Explanation of the Posterior Derivation of the Gaussian Distribution I'm reading through my notes and I don't quite understand this bit:



I understand how the likelihood was calculated but no more than that.Can anyone  explain the steps and exactly how they go from one step to the other? My main problem is how the prior and posterior distribution are found. Thanks
 A: The first image is just variable change from $\sigma^{-2}=\tau$. They assume $\mu$ is known, therefore it's just constant, with no distribution (ignoring the non-degenerate case, which doesn't change the analysis). The likelihood is just multiplication of $p(y_i|\tau)\ \ \  \forall i$. We're trying to find the posterior distribution, i.e. $p(\tau|D)$, the distribution of $\tau$ given the data. Bayes formula says $$p(\tau|D)=\frac{p(\tau)p(D|\tau)}{p(D)}$$ 
This is a univariate PDF for $\tau$, and all other things can be regarded as constant. Since $p(D)$ doesn't depend on $\tau$, it's just a normalizing constant, and can be ignored for now, which is why we insist on using proportionality in these types of problems: $p(\tau|D)\propto p(\tau)p(D|\tau)$. 

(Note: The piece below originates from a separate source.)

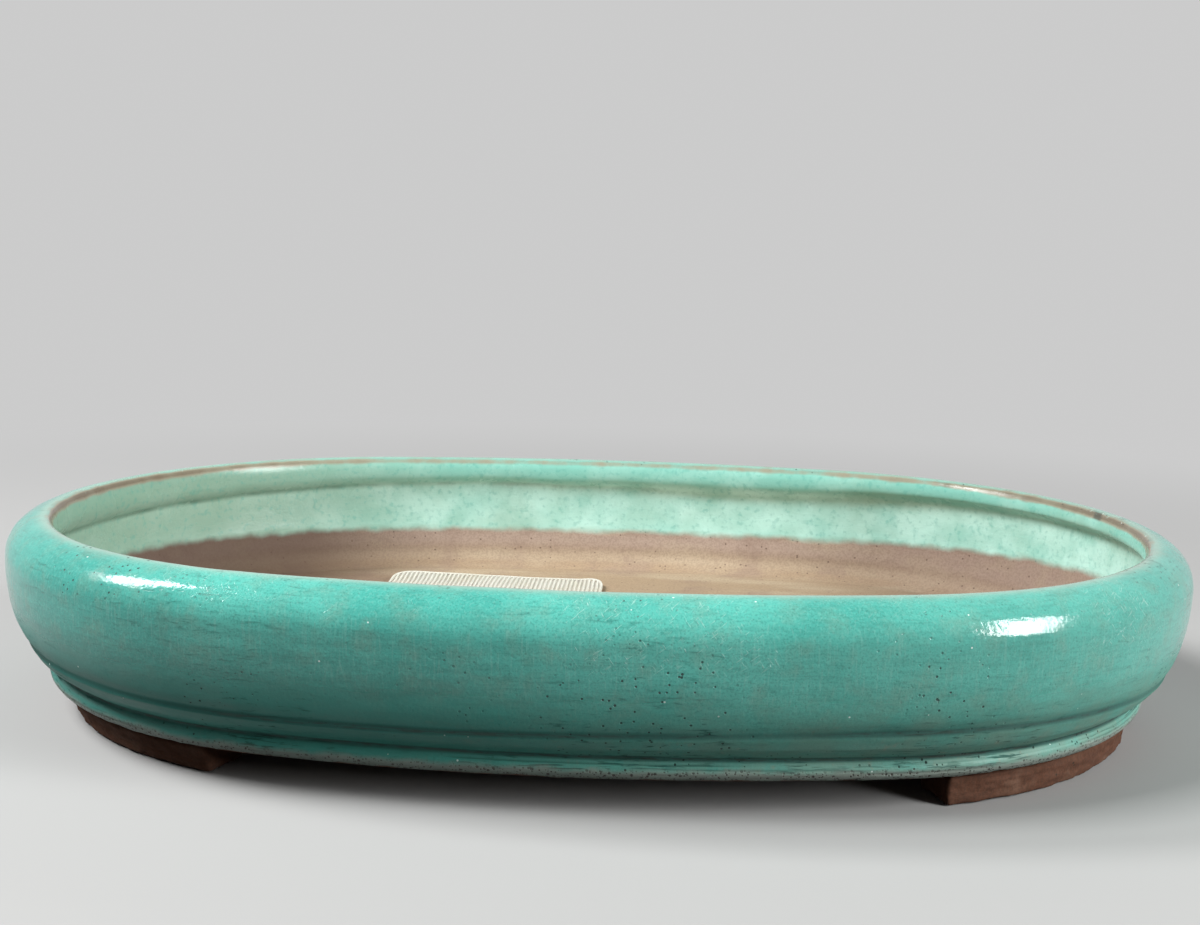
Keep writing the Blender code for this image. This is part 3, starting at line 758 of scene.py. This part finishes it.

The reason is to figure out the form of the PDF and guess the normalizing constant w/o even computing $p(D)$. For example if it was $p(\tau)\propto e^{-2\tau}$, then the prior would be in exponential form, with normalizing constant $\lambda=2$, since the exponential PDF is in the form $\lambda e^{-\lambda x}$, which is normalized by default.
Going back to where we left, we had $p(\tau|D)\propto p(\tau)p(D|\tau)$. We know the likelihood, and it's in Gamma form (for $\tau$). Recall that it was a Gaussian PDF for $y_i$. So, the format actually takes different names if you change the variable. Now, we don't know the prior, and need to choose one. From the conjugate prior list, we see that $p(\tau)$ is Gamma . (5th entry in the 2nd table). 
Conjugate priors make the posterior calculation much easier by allowing them to be in known forms (because posterior and prior are in the same family). You could choose any prior you want, but, then you'd have to integrate the denominator for having the full posterior, if the resulting multiplication of prior and likelihood is not in a known form. And, it's very typical to choose conjugate priors in Bayesian inference.